As Muslims worldwide gathered Sunday to mark the start of a three-day holiday concluding Ramadan, Christians observed the end the Islamic month of fasting in their own way – as they had done throughout the month.
For some Christians, Ramadan ended with a sigh of relief as the month of fasting tends to increase tensions between Muslims and Christians in some countries.
"It is a time when often Muslims who are moderate become much more aggressive about their faith, and they [see it] as a time to be aggressive as they deal with Christians," explained Rody Rodeheaver, president of I.N. Network USA, according to Mission Network News.
As a result, there tends to be a rise in persecution against Christians and other non-Muslims who refuse to participate in Ramadan – especially those in areas where radical and fanatic Islamic sects are. Christians and non-Muslims have even been arrested in some places for their refusal to participate in Ramadan.
"It has psychological and emotional effects just from not eating, and people get grumpy," Rodeheaver added.
In the United States, meanwhile, some Christians marked the conclusion of Ramadan with "a God-honoring expression of peace, fellowship and neighborliness," as emergent leader Brian McLaren described it.
To help bridge a divide between two faith traditions that are often at odds, McLaren and others like him observed the month of Ramadan as their Muslim neighbors did – refraining from food and drink from sunrise to sundown in an act of self-restraint.
In announcing his plan last month to join Muslim friends in the fast, McLaren wrote, "We are not doing so in order to become Muslims: we are deeply committed Christians. But as Christians, we want to come close to our Muslim neighbors and to share this important part of life with them."
Like his "emergent" church movement, however, McLaren's latest activity has drawn criticism, with some calling it a violation of Scripture.
"However lovely the sentiment, God has clearly told us not to do what McLaren and the 'Christians' committing this violation of Scripture with him are about to do because those in the false religion of Islam 'sacrifice to demons and not to God,'" commented pastor Ken Silva of Apprising Ministries, citing a verse from 2 Corinthians 6. "[T]hese men are developing a whole other quasi-Christian religion based on their synthetic reality skewed by their Contemplative Spirituality/Mysticism."
But that's not to say all Christians who fasted and prayed during Ramadan have been rebuked for doing so.
In fact, many were encouraged to do so – for Muslims, though not necessarily with them.
Because Muslims – especially young ones – are searching for truth and seeking God during Ramadan, organizations such as MNN encouraged Christians to pray that Muslims will come to know Jesus Christ as their savior.
"It's kind of a time of seeking in a certain sense, when they're fasting and they're more geared toward spiritual things," explained Sammy Tippit, an evangelist who focuses on reaching Muslims. "And it's out of a sense for God – a thirst for God and a hunger for God. And during these times of Ramadan, many will have dreams about Jesus."

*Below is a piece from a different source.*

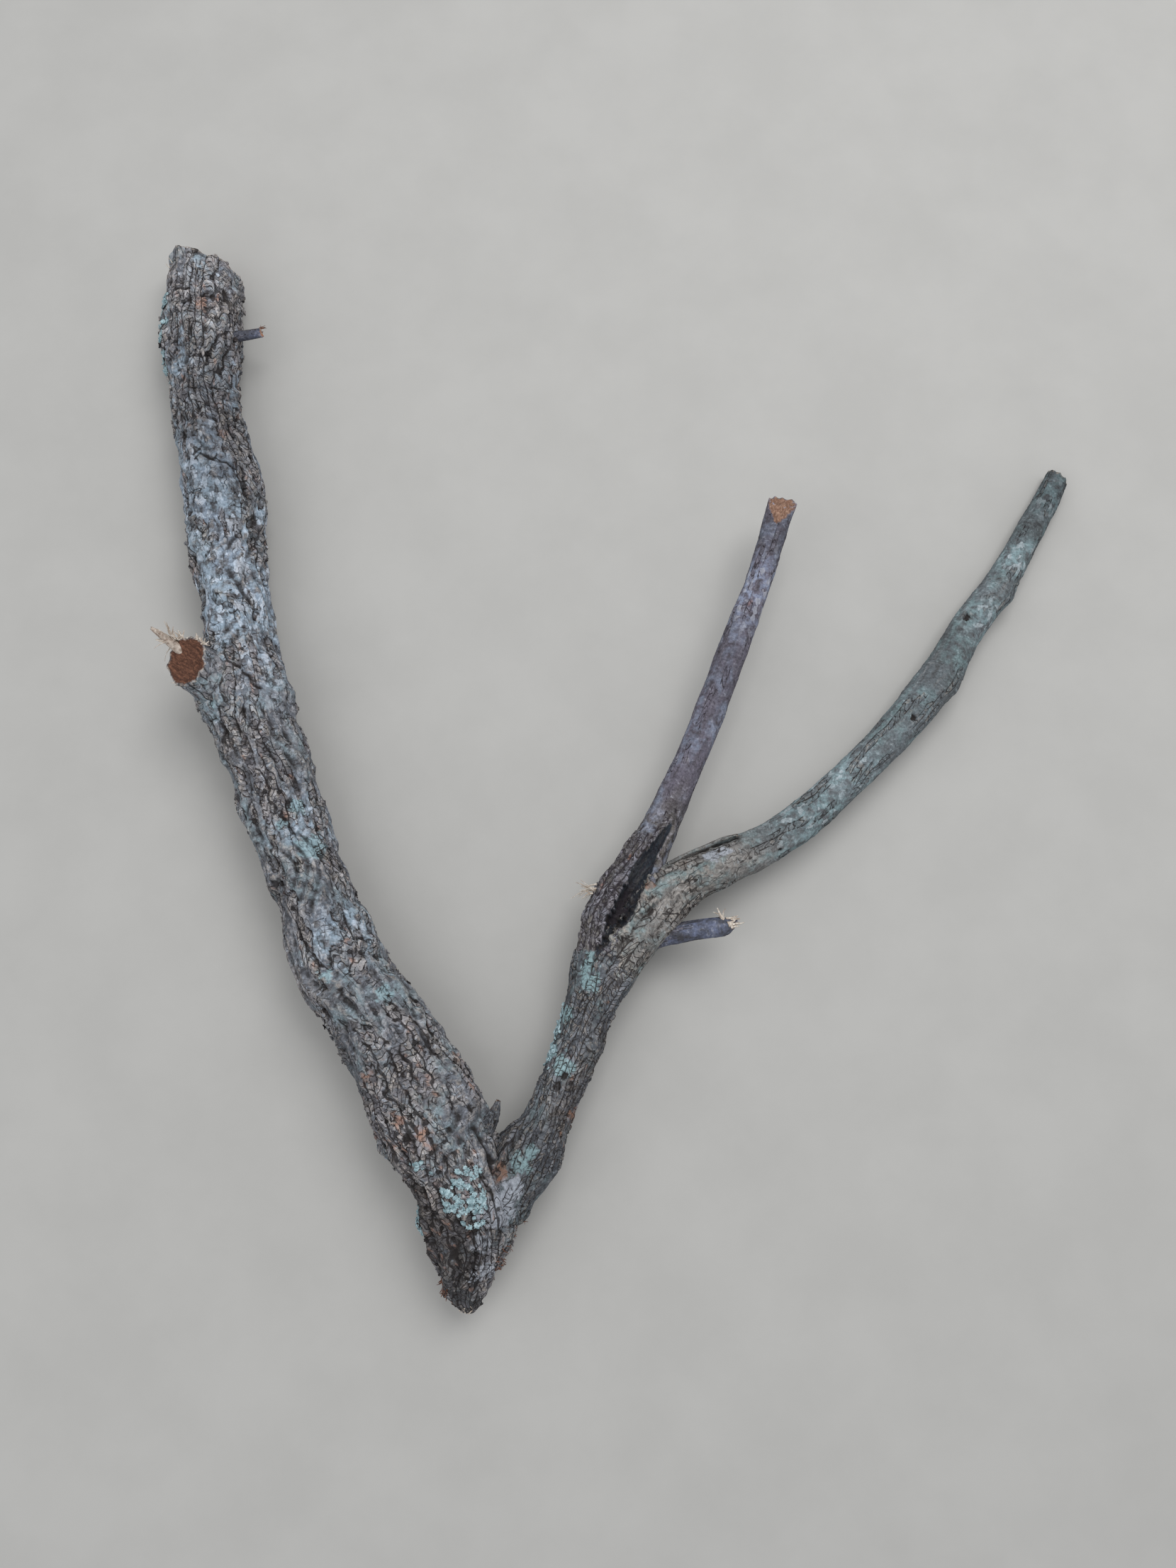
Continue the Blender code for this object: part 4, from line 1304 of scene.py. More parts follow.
class Recipe:
    """A Geometry Nodes tree with named inputs, run once to make a piece's plain mesh."""

    def __init__(self, name: str, inputs: dict[str, tuple[str, Any]]) -> None:
        """Make the tree with its inputs.

        Args:
            name: the piece's name.
            inputs: for each input's name its kind of socket and its value.
        """
        self.name = name
        self.tree = bpy.data.node_groups.new(name + "_nodes", "GeometryNodeTree")
        face = self.tree.interface
        for way in ("OUTPUT", "INPUT"):
            face.new_socket("Geometry", in_out=way, socket_type="NodeSocketGeometry")
        self.values = {}
        for key, (kind, value) in inputs.items():
            socket = face.new_socket(key, in_out="INPUT", socket_type="NodeSocket" + kind)
            self.values[socket.identifier] = value
        self.given = add_node(self.tree, "NodeGroupInput").outputs

    def add(self, kind: str, links: dict[int | str, Any], **settings: Any) -> bpy.types.Node:
        """Add a node to the tree."""
        return add_node(self.tree, kind, links, **settings)

    def run(
        self, shape: bpy.types.NodeSocket, mesh: bpy.types.Mesh, material: bpy.types.Material
    ) -> bpy.types.Object:
        """Realise a shape, give it its finish and keep it as a plain mesh in the solids' box.

        Args:
            shape: the tree's last geometry.
            mesh: what the tree starts from.
            material: the finish.

        Returns:
            The piece, with no modifier.
        """
        real = self.add("GeometryNodeRealizeInstances", {"Geometry": shape}).outputs[0]
        links = {"Geometry": real, "Material": self.given["Finish"]}
        self.add("NodeGroupOutput", {0: self.add("GeometryNodeSetMaterial", links).outputs[0]})
        obj = bpy.data.objects.new(self.name, mesh)
        bpy.context.scene.collection.objects.link(obj)
        modifier = obj.modifiers.new("made", "NODES")
        modifier.node_group = self.tree
        for identifier, value in self.values.items():
            modifier[identifier] = value
        graph = bpy.context.evaluated_depsgraph_get()
        plain = bpy.data.meshes.new_from_object(obj.evaluated_get(graph))
        obj.modifiers.clear()
        obj.data = plain
        points = np.empty(len(plain.vertices) * 3, np.float32)
        plain.vertices.foreach_get("co", points)
        points = within_box(points.reshape(-1, 3).astype(float))
        plain.vertices.foreach_set("co", points.astype(np.float32).reshape(-1))
        plain.materials.clear()
        plain.materials.append(material)
        plain.shade_smooth()
        plain.update()
        return obj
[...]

For the past four years, MNN has worked with Youth with a Mission to promote a 30-day prayer campaign for Muslims coinciding with Ramadan.
"I believe whole-heartedly that the only way to reach the Muslim world is through a concerted prayer effort," said MNN's executive director Greg Yoder. "That's why we're getting behind this effort."
He added, "So many Christians won't witness to Muslims because they don't know anything about them. This could be the first step in gaining that understanding."
According to estimates, there are more than 1.3 billion Muslim around the world.
Starting Sunday, Muslims worldwide will be celebrating the successful completion of Ramadan with the three-day Eid al-Fitr. In most Muslim countries, the entire three-day period is an official holiday.